Je me rappelle de cette rentrée des classes où nous étions arrivés par hasard avec les mêmes chaussures, et où personne n’avait voulu croire à cette coïncidence.
Je me rappelle de l’odeur chlorée de ce vestiaire, où la virilité était la première des valeurs.
Je me rappelle de ce trottoir complice qui faisait exactement la même hauteur que notre différence de taille et permettait à nos bouches de se rencontrer parfaitement.
Je me rappelle de l’excitation qui précédait nos répétitions hebdomadaires, et de cette parenthèse de liberté absolue pendant laquelle nous nous moquions de tout.

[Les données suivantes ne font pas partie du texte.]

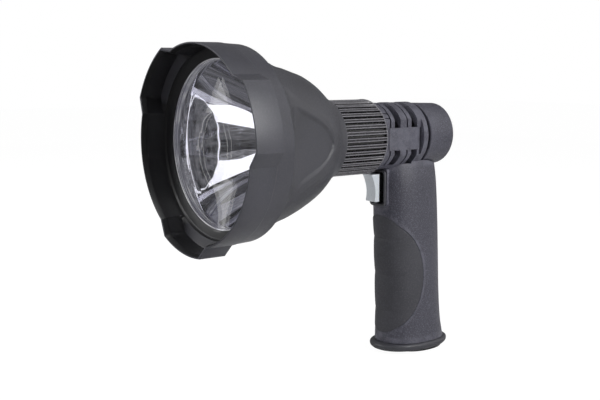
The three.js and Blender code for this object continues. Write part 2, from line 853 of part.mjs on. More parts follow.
// Handle: barrel, neck and grip as one outside, then the hollow, then the inner ribs and bosses
function slotCutters() {
  return slotFronts.map((front) => {
    const back = front + slotLength;
    const open = beamTurned(tube(slotInner, beyond, front, back), mediumSides)
      .intersect(centredBox(beyond, front - overrun, back + overrun, slotBottom, beyond));
    return open.subtract(centredBox(beyond, front - overrun, back + overrun, panelBottom, panelTop));
  });
}

function handleOutside() {
  const flats = [-1, 1].map((side) => boxFrom(
    side * sideFlat, side * beyond, barrelFront - overrun, sideFlatEnd, -barrelRadius, barrelRadius));
  const barrel = cutBy(beamTurned(rod(barrelRadius, barrelFront, barrelEnd), roundSides), flats);
  const knobRoom = beamTurned(rod(knobRadius + wideGap, barrelEnd, knobEnd + overrun), roundSides);
  const frameBack = frameFront + frameThickness + gap;
  const boss = pushed(roundedPlate(frameHalfWidth, frameBottom, bossTop, frameCorner),
    alongBeam, frameBack, bossBack);
  const frameRoom = pushed(roundedPlate(frameHalfWidth + gap, frameBottom - gap, frameTop + gap, frameCorner),
    alongBeam, insertFront, frameBack);
  const grip = cutBy(gripLoft(0, gripTop, gripBottom), [knobRoom, frameRoom]);
  const panels = centredBox(panelFlat, panelFront, panelBack, panelBottom, panelTop);
  const spigot = beamTurned(rod(spigotRadius, domeEnd + gap, barrelFront + overrun), roundSides);
  return cutBy(unionOf([barrel, grip, boss]), slotCutters()).add(panels).add(spigot);
}

function handleHollow() {
  const clampRib = beamTurned(tube(clampRadius + gap, barrelBore + overrun, clampFront + gap, clampBack - gap),
    mediumSides);
  const recess = insertPrism(gap).subtract(gripLoft(insertThickness + gap, gripTop, gripBottom - overrun));
  const recessLimit = centredBox(beyond, 0, beyond, gripBottom + overrun, frameBottom - overrun);
  return unionOf([
    beamTurned(rod(barrelBore, domeEnd, rearWallFront), mediumSides).subtract(clampRib),
    beamTurned(rod(bushRadius + gap, rearWallFront - overrun, barrelEnd + overrun), smallSides),
    gripLoft(gripWall, cavityTop, gripBottom - overrun),
    pushed(roundedPlate(openingHalfWidth, openingBottom, openingTop, openingCorner),
      alongBeam, insertFront, openingBack),
    recess.intersect(recessLimit),
    pinSlot(barrelBore - overrun, spigotRadius + overrun),
    centredBox(wireHalfWidth, wireFront, wireBack, cavityTop - overrun, overrun - barrelBore),
  ]);
}

function handleRibs() {
  const ribs = [];
  for (const side of [-1, 1]) {
    ribs.push(boxFrom(side * (switchHalfWidth + gap), side * ribReach, switchFront, switchBack,
      switchBottom, switchTop));
    ribs.push(boxFrom(side * (triggerHalfWidth + gap), side * (openingHalfWidth + overrun),
      bossBack - overrun, pivotDepth + pivotEye, pivotHeight - pivotEye, pivotHeight + pivotEye));
  }
  const bosses = screwDepths.map((y, k) => sidewaysTurned(
    rod(screwBoss, -bossReach, bossReach), smallSides, y, screwHeights[k]));
  return unionOf([...ribs, unionOf(bosses).intersect(gripLoft(bossInset, gripTop, gripBottom))]);
}

function handleHoles() {
  const pinHole = sidewaysTurned(rod(pivotPinRadius + gap, -pivotPinReach - gap, pivotPinReach + gap),
    tinySides, pivotDepth, pivotHeight);
  const tip = screwSeat + screwLength + gap;
  return [pinHole, ...screwDepths.map((y, k) => sidewaysTurned([
    [0, -beyond], [screwHead + gap, -beyond], [screwHead + gap, screwSeat], [screwRadius + gap, screwSeat],
    [screwRadius + gap, tip], [0, tip],
  ], smallSides, y, screwHeights[k]))];
}

function handleShells() {
  const body = cutBy(handleOutside().subtract(handleHollow()).add(handleRibs()), handleHoles());
  return [1, -1].map((side) => body.intersect(
    boxFrom((side * shellSeam) / 2, side * beyond, 0, beyond, -beyond, beyond)));
}

function shellScrew(y, z) {
  const head = screwSeat - screwHeadHeight;
  const tip = screwSeat + screwLength;
  return sidewaysTurned([
    [0, head], [screwHead, head], [screwHead, screwSeat], [screwRadius, screwSeat], [screwRadius, tip], [0, tip],
  ], tinySides, y, z);
}

// Trigger: a concave front, a hinge eye at the top with room for the spring, and a flat back
function trigger() {
  const middle = (triggerTop + triggerBottom) / 2;
  const pull = triggerFrontMiddle * 2 - (triggerFrontTop + triggerFrontBottom) / 2;
  const shape = new THREE.Shape();
  shape.moveTo(triggerFrontTop, triggerTop);
  shape.quadraticCurveTo(pull, middle, triggerFrontBottom, triggerBottom + triggerBevel);
  shape.lineTo(triggerFrontBottom + triggerBevel, triggerBottom);
  shape.lineTo(triggerBack - triggerBevel, triggerBottom);
  shape.lineTo(triggerBack, triggerBottom + triggerBevel);
  shape.lineTo(triggerBack, triggerTop);
  const nose = pushed(shape, sideToSide, -triggerHalfWidth, triggerHalfWidth, triggerSteps);
  const eye = sidewaysTurned(rod(pivotEye, -triggerHalfWidth, triggerHalfWidth), smallSides, pivotDepth, pivotHeight);
  const hole = sidewaysTurned(rod(pivotPinRadius + gap, -beyond, beyond), tinySides, pivotDepth, pivotHeight);
  const room = centredBox(springRoomHalfWidth, pivotDepth - springRoom, pivotDepth + pivotEye + overrun,
    pivotHeight - springRoom, triggerTop + overrun);
  return cutBy(nose.add(eye), [hole, room]);
}

function triggerFrame() {
  const plate = roundedPlate(frameHalfWidth, frameBottom, frameTop, frameCorner);
  plate.holes.push(roundedPlate(openingHalfWidth, openingBottom, openingTop, openingCorner));
  return pushed(plate, alongBeam, frameFront, frameFront + frameThickness);
}

function microSwitch() {
  const body = centredBox(switchHalfWidth, switchFront, switchBack, switchBottom, switchTop);
  const legs = switchLegs.map((height) => centredBox(switchLegHalfWidth, switchBack - overrun,
    switchBack + switchLegLength, height - switchLegThickness, height));
  const bore = beamTurned(rod(plungerRadius + gap, switchFront - overrun, switchBoreEnd), tinySides, 0, plungerHeight);
  return unionOf([body, ...legs]).subtract(bore);
}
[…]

Je me rappelle de ces samedis matins où nous mangions du cervelas et buvions du vin rouge au petit-déjeuner avec les forains, fascinés par les mains gigantesques du poissonnier, pendant que nos camarades rejoignaient d’un pas pressé l’établissement scolaire.
Je me rappelle de cette satisfaction le jour où j’ai tiré ma première ligne du tableau électrique et qu’à l’enclenchement de l’interrupteur les ampoules se sont éclairées sans sourciller.
Je me rappelle que nous avions creusé un trou le plus profond possible pour trouver de l’eau, et que nous avions trouvé des vieilles cagettes, puis de la roche trop dure pour nos pelles en plastique.
Je me rappelle de la première fois où je suis parti tout seul en voiture.
Je me rappelle des lettres dans la soupe, et de ma victoire sempiternelle à écrire mon prénom avant le tien, qui comportait quasiment le double de lettres.
Je me rappelle de la fois où tu m’as dit au téléphone que je ne faisais pas parti du quotidien de ma fille.
Je me rappelle avoir vu le père-noël traverser le ciel dans son traineau à travers les persiennes, la même année où j’ai appris le secret de la grande trahison.
Je me rappelle de mes membres qui tremblaient et de ma tête qui tournait à la découverte progressive du corps féminin.
Je me rappelle de cette stupéfaction un après-midi chez ma voisine en réalisant que la robe de Casimir n’était pas grise mais orange.
Je me rappelle qu’après t’avoir lu ce texte, ta seule remarque fut de me dire qu’on ne disait pas « je me rappelle », mais « je me souviens ».

Je me rappelle de tout cela, et pourtant, impossible de me souvenir où j’ai garé cette satané voiture.